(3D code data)
--

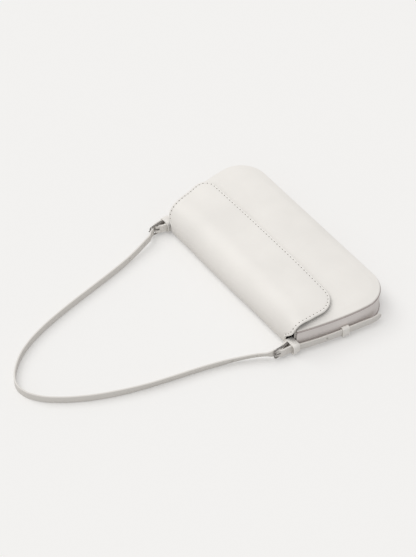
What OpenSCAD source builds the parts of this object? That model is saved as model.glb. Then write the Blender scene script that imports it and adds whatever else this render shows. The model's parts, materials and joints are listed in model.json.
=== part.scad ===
// Flap shoulder bag lying on its back, in millimetres.
// +X runs to the viewer's right, +Y to the mouth and the strap, +Z out of the front panel.
// The origin is the middle of the back panel's outer face.

/* [Body] */
// Widest width of the front and back panels
panel_w = 250; // [236:1:280]
// How far each side draws in from the widest place to the mouth
mouth_in = 15; // [11:0.5:22]
// Height of the panels, bottom seam to mouth
panel_h = 114; // [104:1:130]
// Radius of the two bottom corners
corner_r = 31; // [22:1:38]
// Depth of the bag from its back face to the front seam
body_d = 30; // [26:1:38]
// Height of the front panel's swell above its seam
crown_h = 8; // [5:0.5:10]

/* [Leather] */
// Thickness of the panels and the gusset
leather_t = 1.8; // [1.2:0.1:2.2]
// Thickness of the lining cloth
lining_t = 0.8; // [0.5:0.1:1]
// Height of the piping strip between panel and gusset
piping_h = 2.2; // [1.6:0.1:3]
// How far the piping stands out of the side
piping_out = 0.8; // [0.4:0.1:1.2]
// Depth of the leather facing inside the mouth
facing_h = 20; // [16:1:30]
// Thickness of the leather facing
facing_t = 1; // [0.6:0.1:1.2]

/* [Base and pocket] */
// Thickness of the base board
board_t = 1; // [0.6:0.1:1.2]
// How far each end of the base board stays from the bottom corner
board_end_in = 9; // [5:1:34]
// Width of the slip pocket
pocket_w = 120; // [80:1:150]
// Height of the slip pocket
pocket_h = 62; // [40:1:66]

/* [Flap] */
// How far the flap's sides stay inside the mouth's width where they pass the buckles
spine_in = 10.5; // [10:0.5:20]
// How far the flap's sides stay inside the widest width in front
flap_side_in = 11.5; // [10:0.5:20]
// How far the flap's lower edge lies below the mouth
flap_drop = 52; // [46:1:60]
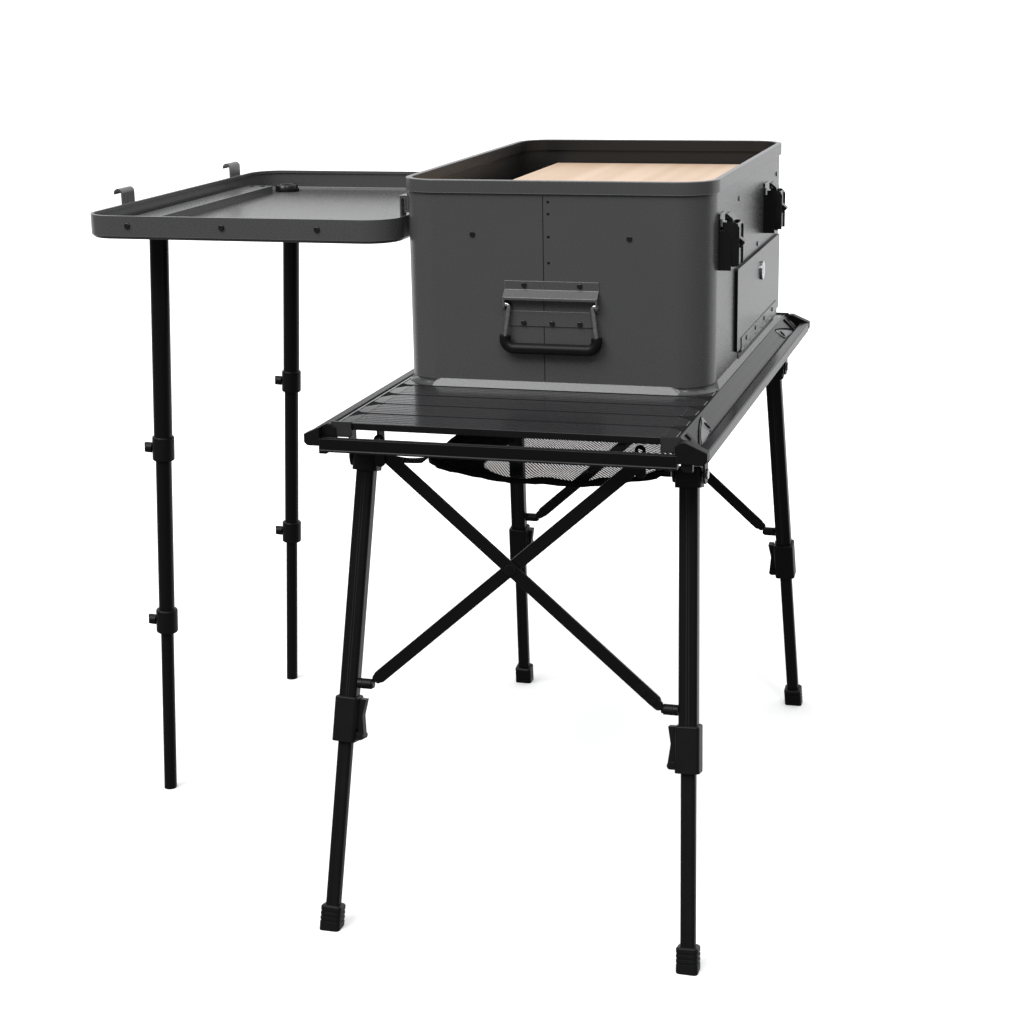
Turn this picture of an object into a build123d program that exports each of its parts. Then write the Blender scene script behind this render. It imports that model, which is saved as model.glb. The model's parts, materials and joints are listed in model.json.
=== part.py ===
from build123d import *
import os

os.makedirs("parts", exist_ok=True)

# Camp kitchen table: slat-top folding table, ventilated storage box on top and the box's lid
# hung beside it as a tray on two telescopic poles. Millimetres, +Z up, floor at z = 0.
# Lengths below are taken from the table's own centre line; keep() then moves every piece by
# frame_x, which centres the whole object on the origin.

# ---- deck ----
deck_top = 646.0
slat_count = 15
slat_pitch = 56.1
slat_gap = 1.6
slat_thick = 8.3
slat_half = 187.0
slat_skin = 1.5
slat_groove_w = 0.9
slat_groove_d = 0.5
slat_groove_step = 9.0
cap_len = 16.0
# ---- side rails ----
rail_clear = 0.4
rail_wall = 2.4
rail_web = 3.0
rail_bevel = 18.5
rail_drop = 10.5
ledge_len = 15.5
ledge_thick = 2.3
rail_cap_thick = 4.0
rail_cap_w = 25.0
rail_cap_rise = 2.0
rail_cap_h = 18.5
outer_bar_gap = 4.0
outer_bar_w = 13.2
outer_bar_top = 634.0
outer_bar_h = 14.0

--

= Task to carry out =
Pull out every line of the records above that contains the word "scene".

= Written response =
What OpenSCAD source builds the parts of this object? That model is saved as model.glb. Then write the Blender scene script that imports it and adds whatever else this render shows. The model's parts, materials and joints are listed in model.json.
Turn this picture of an object into a build123d program that exports each of its parts. Then write the Blender scene script behind this render. It imports that model, which is saved as model.glb. The model's parts, materials and joints are listed in model.json.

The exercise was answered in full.